Sous de Gaulle II, en 1958, le ministre André Malraux cravata l'écrivain anar anti-idéologique avec le grade de commandeur de la Légion d'honneur. Encore debout mais à moitié paralysé, l'auteur fulgurant de ces chefs-d'oeuvre de la modernité, La Prose du Transsibérien et de la petite Jehanne de France (1913), L'Or (1925), Moravagine (1926), devait mourir en 1961 dans son rez-de-chaussée parisien, âgé de 74 ans. John Dos Passos, lié à lui par une grande amitié d'anciens combattants volontaires, raconte que voyager en auto avec le "bourlingueur" était une expérience effarante. Ils se perdirent un peu de vue ensuite, Dos Passos sympathisant avec le communisme et allant couvrir en journaliste la guerre d'Espagne, l'irréductible Cendrars continuant à "sillonner la peau" du monde par d'incessants voyages qui étaient autant de fugues et de caresses aux femmes. Il le fit toute sa vie, sauf pendant l'Occupation, se réfugiant alors discrètement à Aix-en-Provence pour au moins écrire, sans publier, mais en buvant, ce qui, pour le prototype de l'écrivain-voyageur et de l'autofictionnaire somptueusement affabulateur, est un grand mal, certes, mais quand même un demi-mal.

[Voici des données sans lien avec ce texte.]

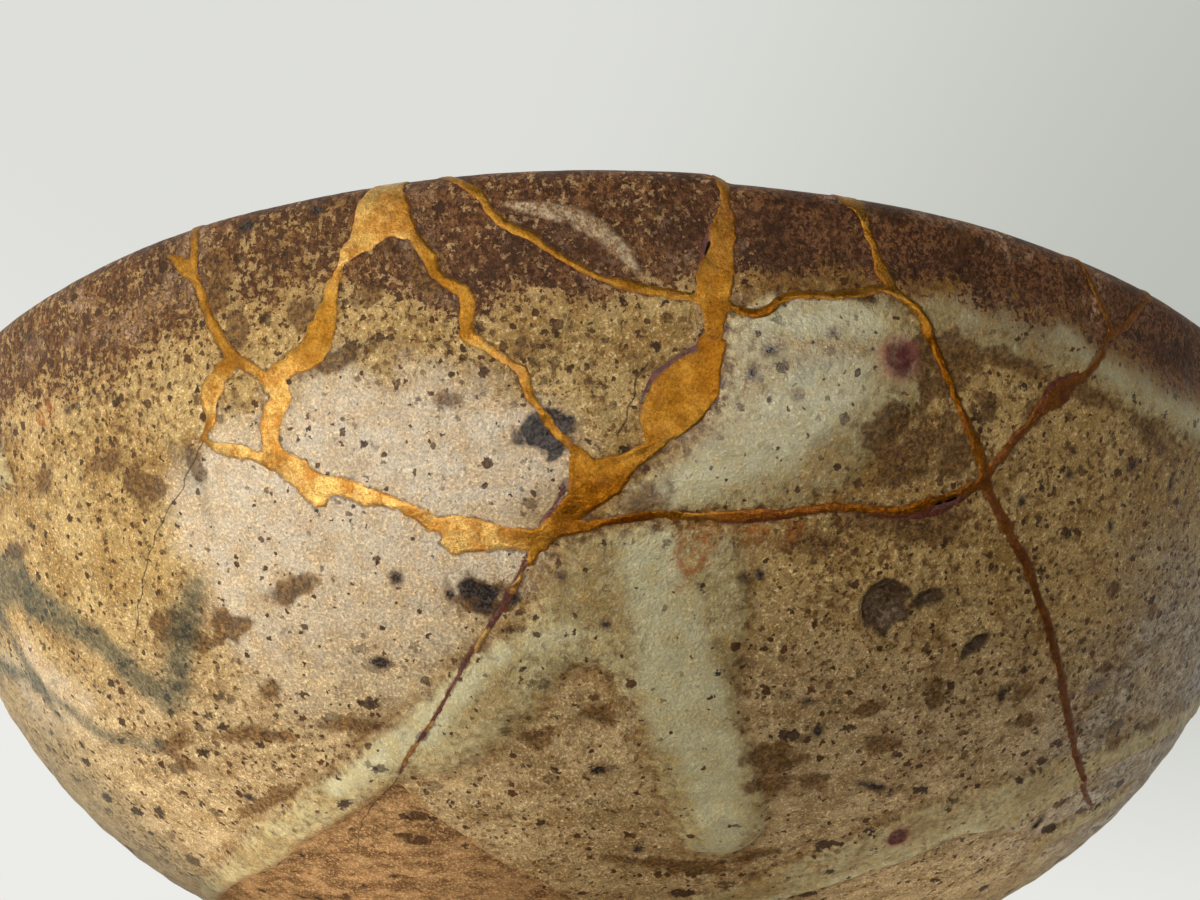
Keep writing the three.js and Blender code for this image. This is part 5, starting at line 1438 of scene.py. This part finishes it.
def gold_material():
    g = Graph("gold_and_lacquer")
    lac, worn, edge = g.attr("lacquer"), g.attr("worn"), g.attr("edge")
    n15, n07, n03 = g.noise(1.5, 4, 0.6), g.noise(0.7, 4, 0.65), g.noise(0.3, 3, 0.7)
    grain = g.noise(0.09, 2, 0.7)
    n02 = g.noise(0.2, 2, 0.6)
    tint = g.attr("tint")
    gold_c = g.mix(g.step(n15, 0.38, 0.64), lin((172, 122, 44)), lin((146, 96, 26)))
    # Painted highlight and painted shade colours of the gold, chosen by the tint attribute.
    painted_highlight_gold = g.mix(g.step(n15, 0.38, 0.64), lin((226, 184, 108)), lin((190, 132, 58)))
    painted_shade_gold = g.mix(g.step(n15, 0.38, 0.64), lin((150, 92, 14)), lin((120, 66, 6)))
    gold_c = g.mix(g.step(tint, 0.0, 1.0), gold_c, painted_highlight_gold)
    gold_c = g.mix(g.step(tint, 0.0, -1.0), gold_c, painted_shade_gold)
    shade = g.ramp(grain, 0.32, 0.68, 0.66, 1.30)
    shade = g.mul(shade, g.ramp(n02, 0.3, 0.7, 0.74, 1.24))
    shade = g.mul(shade, g.ramp(n07, 0.32, 0.68, 0.74, 1.22))
    gold_c = g.mix(1.0, gold_c, g_col(g, shade), "MULTIPLY")
    brown = g.mix(g.step(n03, 0.4, 0.62), lin((140, 76, 22)), lin((96, 46, 12)))
    wv = g.mul(worn, g.step(g.mad(n07, 0.6, g.mul(n03, 0.4)), 0.42, 0.56))
    wv = g.math("MAXIMUM", wv, g.mul(worn, 0.45))
    rag = g.step(g.add(edge, g.mad(n03, 0.5, -0.25)), 0.05, -0.03)
    wv = g.math("MAXIMUM", wv, g.mul(rag, 0.55))
    red = g.mix(g.step(n03, 0.4, 0.62), lin((66, 20, 8)), lin((104, 42, 16)))
    colour = g.mix(g.mul(wv, 0.9), gold_c, brown)
    colour = g.mix(lac, colour, red)
    g.put(g.bsdf.inputs["Base Color"], colour)
    metal = g.math("SUBTRACT", 1.0, g.mul(wv, 0.45))
    metal = g.mul(metal, g.math("SUBTRACT", 1.0, lac))
    g.put(g.bsdf.inputs["Metallic"], metal)
    rough = g.mad(n07, 0.22, 0.26)
    rough = g.mad(g.step(grain, 0.4, 0.7), 0.12, rough)
    rough = g.mad(wv, 0.12, rough)
    rough = g.mad(lac, -0.08, rough)
    g.put(g.bsdf.inputs["Roughness"], rough)
    h = g.mad(grain, 0.35, g.mad(n03, 0.60, g.mul(n07, 0.7)))
    h = g.mad(n02, 0.45, h)
    g.put(g.bsdf.inputs["Normal"], g.bump(h, 0.085, 1.0))
    return g.mat


glaze = glaze_material()
gilding = gold_material()
for name, ob in pieces.items():
    ob.data.materials.append(glaze)
    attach(ob, "root")
    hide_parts(name)
gold.data.materials.append(gilding)
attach(gold, "root")
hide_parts("gold_seams")


# ------------------------------------------------------------------ studio
def plain_material(name, c1, c2):
    g = Graph(name)
    g.put(g.bsdf.inputs["Base Color"], g.mix(g.step(g.noise(60, 3, 0.5), 0.35, 0.65), c1, c2))
    g.bsdf.inputs["Roughness"].default_value = 0.85
    return g.mat


def plane(name, half, z, mat):
    me = bpy.data.meshes.new(name)
    me.from_pydata([(-half, -half, z), (half, -half, z), (half, half, z), (-half, half, z)], [], [(0, 1, 2, 3)])
    ob = bpy.data.objects.new(name, me)
    bpy.context.scene.collection.objects.link(ob)
    me.materials.append(mat)
    return ob


def painted_shadow_card_material():
    """Pale card with a dark sector to the front right: a painted shadow, which soaks up light there."""
    g = Graph("studio_card_painted_shadow")
    n = g.tree.nodes.new("ShaderNodeVectorMath")
    n.operation = "MULTIPLY"
    g.put(n.inputs[0], g.co)
    n.inputs[1].default_value = (1, 1, 0)
    u = g.tree.nodes.new("ShaderNodeVectorMath")
    u.operation = "NORMALIZE"
    g.put(u.inputs[0], n.outputs[0])
    d = g.tree.nodes.new("ShaderNodeVectorMath")
    d.operation = "DOT_PRODUCT"
    g.put(d.inputs[0], u.outputs[0])
    d.inputs[1].default_value = (math.sin(math.radians(35)), -math.cos(math.radians(35)), 0)
    far = g.tree.nodes.new("ShaderNodeVectorMath")
    far.operation = "LENGTH"
    g.put(far.inputs[0], n.outputs[0])
    k = g.mul(g.step(d.outputs["Value"], 0.62, 0.82), g.step(far.outputs["Value"], 0.056, 0.074))
    g.put(g.bsdf.inputs["Base Color"], g.mix(k, lin((240, 239, 235)), lin((52, 48, 44))))
    g.bsdf.inputs["Roughness"].default_value = 0.9
    return g.mat


# the floor that shows, and under it the card that lights the bowl from below, with a painted shadow to the front
# right
floor = plane("floor", 6.0, -0.0002, plain_material("floor_paper", lin((234, 234, 230)), lin((229, 230, 226))))
floor.visible_diffuse = floor.visible_glossy = floor.visible_shadow = False
card = painted_shadow_card_material()
under = plane("floor_card", 6.0, -0.0006, card)
under.visible_camera = False
# a standing card round the front right in the same material, dark there: painted shade for the bowl and its
# reflections
arc = np.radians(np.linspace(-14, 104, 40))
wall_v = [(0.34 * math.sin(t), -0.34 * math.cos(t), z) for t in arc for z in (0.0, 0.30)]
wall_f = [(2 * k, 2 * k + 1, 2 * k + 3, 2 * k + 2) for k in range(len(arc) - 1)]
me = bpy.data.meshes.new("side_card")
me.from_pydata(wall_v, [], wall_f)
me.materials.append(card)
side_card = bpy.data.objects.new("side_card", me)
bpy.context.scene.collection.objects.link(side_card)
side_card.visible_camera = False

world = bpy.data.worlds.new("studio")
bpy.context.scene.world = world
world.use_nodes = True
wt = world.node_tree
wt.nodes.clear()
w_out = wt.nodes.new("ShaderNodeOutputWorld")
w_bg = wt.nodes.new("ShaderNodeBackground")
wt.links.new(w_bg.outputs[0], w_out.inputs[0])
w_co = wt.nodes.new("ShaderNodeTexCoord")


def w_step(direction, lo, hi):
    d = wt.nodes.new("ShaderNodeVectorMath")
    d.operation = "DOT_PRODUCT"
    wt.links.new(w_co.outputs["Generated"], d.inputs[0])
    d.inputs[1].default_value = direction
    m = wt.nodes.new("ShaderNodeMapRange")
    m.interpolation_type = "SMOOTHSTEP"
    wt.links.new(d.outputs["Value"], m.inputs[0])
    m.inputs[1].default_value, m.inputs[2].default_value = lo, hi
    return m.outputs[0]


def w_mix(fac, a, b):
    m = wt.nodes.new("ShaderNodeMix")
    m.data_type = "RGBA"
    wt.links.new(fac, m.inputs[0])
    for sock, v in ((m.inputs[6], a), (m.inputs[7], b)):
        if isinstance(v, bpy.types.NodeSocket):
            wt.links.new(v, sock)
        else:
            sock.default_value = v
    return m.outputs[2]


sky = w_mix(w_step((-0.83, 0.0, 0.56), -0.25, 0.55), lin((186, 189, 181)), lin((222, 223, 218)))
sky = w_mix(w_step((-0.25, 0.0, -1.0), -0.55, -0.05), sky, lin((236, 236, 232)))
wt.links.new(sky, w_bg.inputs[0])
w_bg.inputs[1].default_value = 1.0


def area(name, at, aim, size, power, colour=(1, 1, 1), shape="RECTANGLE"):
    data = bpy.data.lights.new(name, "AREA")
    data.shape = shape
    data.size, data.size_y = size[0] * 0.001, size[1] * 0.001
    data.energy = power
    data.color = colour
    ob = bpy.data.objects.new(name, data)
    bpy.context.scene.collection.objects.link(ob)
    ob.location = Vector(at) * 0.001
    ob.rotation_mode = "QUATERNION"
    ob.rotation_quaternion = ((Vector(aim) - Vector(at)) * 0.001).to_track_quat("-Z", "Y")
    ob.visible_camera = False
    return ob


area("key", (-430, -330, 90), (-20, -60, 25), (320, 150), 0.36, (1.0, 0.985, 0.96))
for name, at, aim, size, power in [
    ("low", (-90, -150, 5), (-5, -45, 12), (190, 90), 0.19),
    ("low_right", (85, -140, 5), (25, -42, 12), (130, 80), 0.055),
    ("under_left", (-52, -44, 0.8), (-52, -44, 50), (80, 30), 0.012),
    ("under_right", (42, -34, 0.8), (42, -34, 50), (50, 30), 0.004),
]:
    area(name, at, aim, size, power, (1.0, 0.99, 0.97)).visible_glossy = False
for name, at, aim, size, power in [
    ("glint", (37, -124, 5), (9, -68, 31), (13, 8), 0.020),
    ("glint_mid", (-15, -138, 5), (-6, -70, 34), (12, 6), 0.008),
    ("glint_left", (-40, -108, 5), (-13, -66, 30), (12, 7), 0.011),
]:
    area(name, at, aim, size, power, (1.0, 0.99, 0.97)).visible_diffuse = False

# ------------------------------------------------------------------ camera
cam = bpy.data.cameras.new("camera")
cam.sensor_width = 36.0
cam.lens = 902.0 / 1200.0 * 36.0
cam.clip_start, cam.clip_end = 0.001, 50.0
cam_ob = bpy.data.objects.new("camera", cam)
bpy.context.scene.collection.objects.link(cam_ob)
cam_ob.location = (0.0, -0.11556, 0.00570)
cam_ob.rotation_euler = (math.radians(90 + 29.33), 0.0, math.radians(0.10))
bpy.context.scene.camera = cam_ob
bpy.context.scene.view_settings.view_transform = "Standard"
bpy.context.scene.view_settings.look = "None"
bpy.context.scene.view_settings.exposure = 0.0
bpy.context.scene.view_settings.gamma = 1.0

Cette vie de bougeotte enflammée décida le jeune Freddy Hauser à s'inventer, à New York, en 1912, le pseudonyme Blaise Cendrars qui consonne avec la braise et les cendres, les deux versants de sa cyclothymie, l'enthousiasme et la noire tristesse. Patrice Delbourg, poète, romancier, la détaille dans un essai qui se lit avec jubilation parce que c'est ainsi qu'il est écrit, passionnément. Comment un auteur participant à cette fête des mots joueurs que sont "Des Papous dans la tête", sur France Culture, aurait-il pu narrer une oeuvre aussi neuve et incendiaire que celle de Cendrars autrement qu'en 26 brefs chapitres formant un portrait à la Picasso, coloré, post-cubiste, mobile comme son modèle ? Euphorisé, on a le sentiment de parcourir avec un bon compagnon qui les connaît mieux que vous une vie et une oeuvre indistinctement mêlées par le grand brassage des arts vivants et visionnaires, si caractéristique de la première moitié du XXe siècle, peinture, cinéma, art nègre, jazz, réclame, journaux, photos, vitesse, tohu-bohu urbain. Et la guerre où qu'on aille, qui démolit et renouvelle tout et ouvre l'enfer sur terre. "Je suis le premier poète à avoir vécu sur un plan mondial !", lançait Blaise Cendrars. Et Henry Miller, éperdu d'admiration, le définissait ainsi : "Une masse poétique étincelante dédiée à l'archipel de l'insomnie. "


L'ODYSSÉE CENDRARS

de Patrice Delbourg. Ecriture, 224 p., 17,95 €.